EA Sports MMA is the company's obvious response to THQ's UFC franchise that was initially successful and lately selling embarrassingly low totals. When the game was first conceived it seemed like the MMA video game market was booming but once the game actually came out you knew that it would have to be good to combat the already established game with the more recognizable branding. So how does EA MMA stack up and is it worth your time? Read on to find out.
The first thing you'll realize as soon as you boot up the game and play the tutorial to learn the controls is that the game has pretty much the same fighting mechanics as the Fight Night series. Some of the punches have been changed and there's a kick modifier but you block and parry the same way. Jabs, uppercuts and hooks all are made with the right stick too though there are no haymakers that dominated the Fight Night series. The punches seem more balanced and can be used to set up each other here as opposed to Fight Night where it was all to set up the haymaker.
This improves the fighting to more of a simulation of an MMA match which is probably the ultimate goal here by EA but the haymakers did make Fight Night more fun and helped you see what kind of impact you were laying on your opponent. The fun factor is diminished here a little bit but you have to cut EA some slack as this is the first game in the series and for all we know now, they could be following the MVP baseball way of building games that's been so successful for them so far.
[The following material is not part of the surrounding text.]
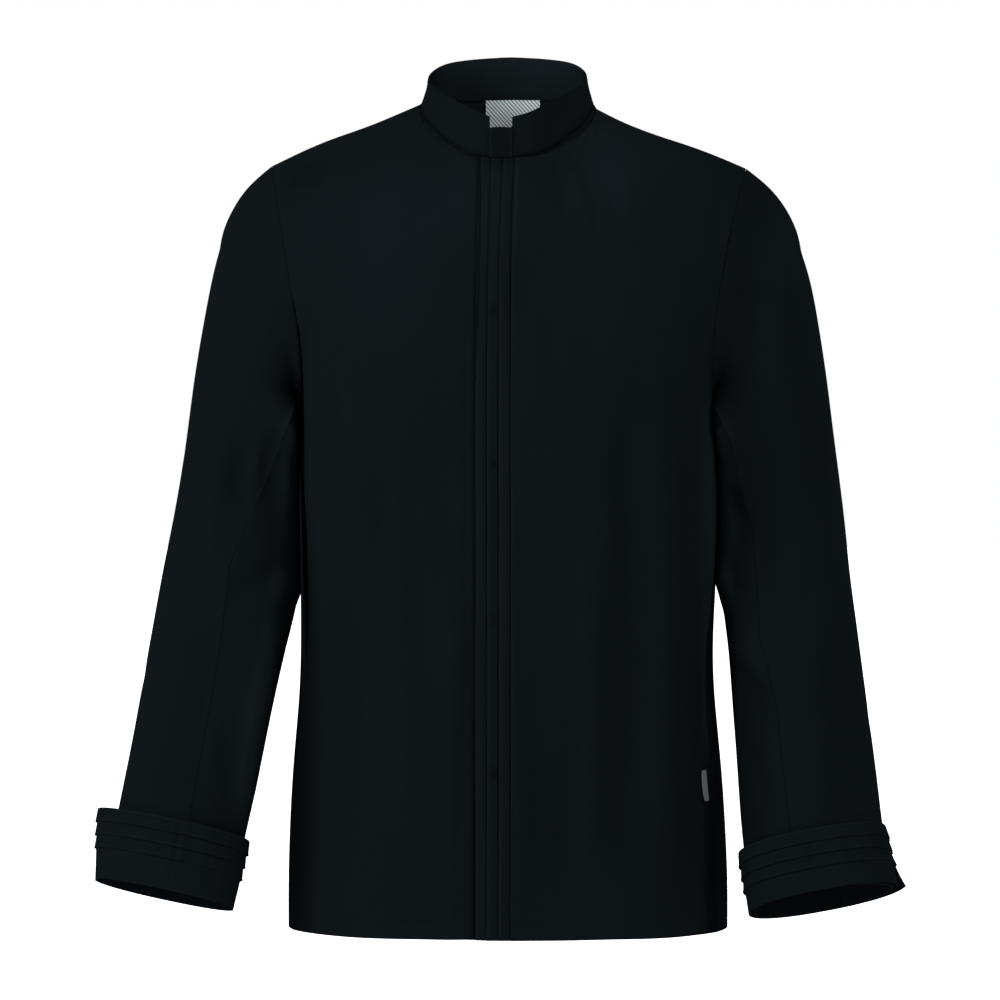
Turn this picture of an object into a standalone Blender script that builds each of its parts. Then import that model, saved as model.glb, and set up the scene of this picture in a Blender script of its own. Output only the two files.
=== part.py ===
"""Chef jacket, worn form without a wearer. Sizes in millimetres, mesh in metres.

Origin: centre of the neck base at the height of the shoulder-neck points.
+Z up, the front faces -Y, the wearer's left is +X.
"""
import math

import bpy
import numpy as np

MM = 0.001

# cloth and seams
CLOTH = 2.0
SEAM_GAP = 0.36
LAYER_GAP = 0.5

# levels
HEM_Z = -759.0
CHEST_Z = -275.0
SHOULDER_POINT = (221.0, 5.0, -56.0)

# front fastening band of the wearer's left front
BAND_EDGE = -21.4
BAND_END = 30.0
TUCK_EDGES = (-11.2, -0.6, 10.2)
TUCK_STEP = 0.3
TUCK_RISE = 1.9
BAND_EDGE_RISE = 0.9
TUCK_DIP = 0.35
TUCK_AT_NECK = 0.15
# columns of the wearer's right front, which lies one layer lower under the band
UNDER_COLUMNS = (-19.0, -2.0, 12.0, 22.0)
UNDER_FULL_X = 26.0

# how the worn jacket sits: the wearer's right shoulder is higher than the left one
RIGHT_RISE = 3.6
LEFT_DROP = 3.0
SETTLE_FROM = 55.0
SETTLE_SPREAD = 45.0
LEFT_FADE_FROM = 150.0
LEFT_FADE_SPREAD = 90.0
SETTLE_LOW_Z = -260.0
SETTLE_FULL_Z = -120.0
SETTLE_TOP_Z = 25.0

# grid counts
BODY_ROWS = 11
YOKE_ROWS = 12
NECK_COLUMNS = 5
SHOULDER_COLUMNS = 7
FRONT_SEAM_AT = 10
BACK_SEAM_AT = 18

# body rings: half width, front depth, back depth, sideways shift, squareness
BODY = {
    "z": (-759, -717, -680, -640, -600, -560, -520, -480, -440, -380, -320, -275),
    "half": (204.6, 204.8, 203.5, 201.6, 198.8, 194.4, 191.6, 192.0, 193.6, 194.0, 193.6, 193.0),
    "front": (148, 147, 146, 144, 142, 140, 139, 139, 140, 142, 144, 144),
    "back": (138, 136, 134, 131, 128, 124, 121, 119, 119, 121, 125, 127),
    "shift": (0.0, 0.0, -0.3, -0.6, -0.8, -1.0, -1.2, -1.0, 0.3, 0.5, 0.3, 0.0),
    "square": (2.35, 2.35, 2.35, 2.35, 2.35, 2.35, 2.35, 2.35, 2.35, 2.4, 2.5, 2.65),
}
# side seam: degrees forward of the widest point
SIDE_SEAM = {
    "z": (-759, -640, -500, -380, -275),
    "angle": (17.0, 17.0, 15.0, 8.0, 2.4),
}
# centre front and centre back lines above the chest ring
CENTRE_FRONT = {
    "z": (-275, -235, -195, -155, -120, -90, -68, -52),
    "y": (-144, -143, -139, -130, -117, -101, -86, -74),
}
CENTRE_BACK = {
    "z": (-275, -225, -175, -125, -80, -40, -10, 13),
    "y": (127, 129, 126, 118, 105, 88, 71, 58),
}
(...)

MMA is going to be compared to THQ's UFC series because they're obviously the same sport and while I haven't spent much time invested in that game, Fight Night seems to be a much more apt comparison to me. The sport's different but the gameplay mechanics are nearly identical except you add in kicking and taking people down. It's essentially Fight Night evolved in a way which may be why MMA's replaced boxing as the most popular fighting sport in America.
But just because this game is similar to EA's best individual sports doesn't mean that it's perfect by any means. It's not so much that anything's wrong with the game; more that it's wrong with MMA in general. In mixed martial arts, there is so much time to train between the matches that you basically end up spending more time doing that or even simulating it than you do in regular matches in the career mode. The fights, unless you play on a hard difficulty, last only ninety seconds and that's if you're just fooling around. When you play with Ken Shamrock on easy or medium, you can just take them down and make them tap out. Ten second fight.
There's very little payoff to all the training you have to do in career mode as you just have a really short fight and then it's right back to training. You can't have any epic battles comparable to boxing since the fights last about ten minutes at most. These problems couldn't really be fixed by EA; it's just something wrong with MMA in general and even most MMA fans will have trouble getting into it since the most recognizable brand in this game is Strikeforce, a distant second to UFC.
If you're an unabashed fan of MMA then by all means this game functions as a companion to UFC or to Fight Night. If you love fighting and the one on one showdown in such a short window of time, then by all means this game is for you. The more popular fighters are in the UFC series but this game is quite good for a first effort by EA Sports. We'll just have to wait till the next edition to see where they go with it.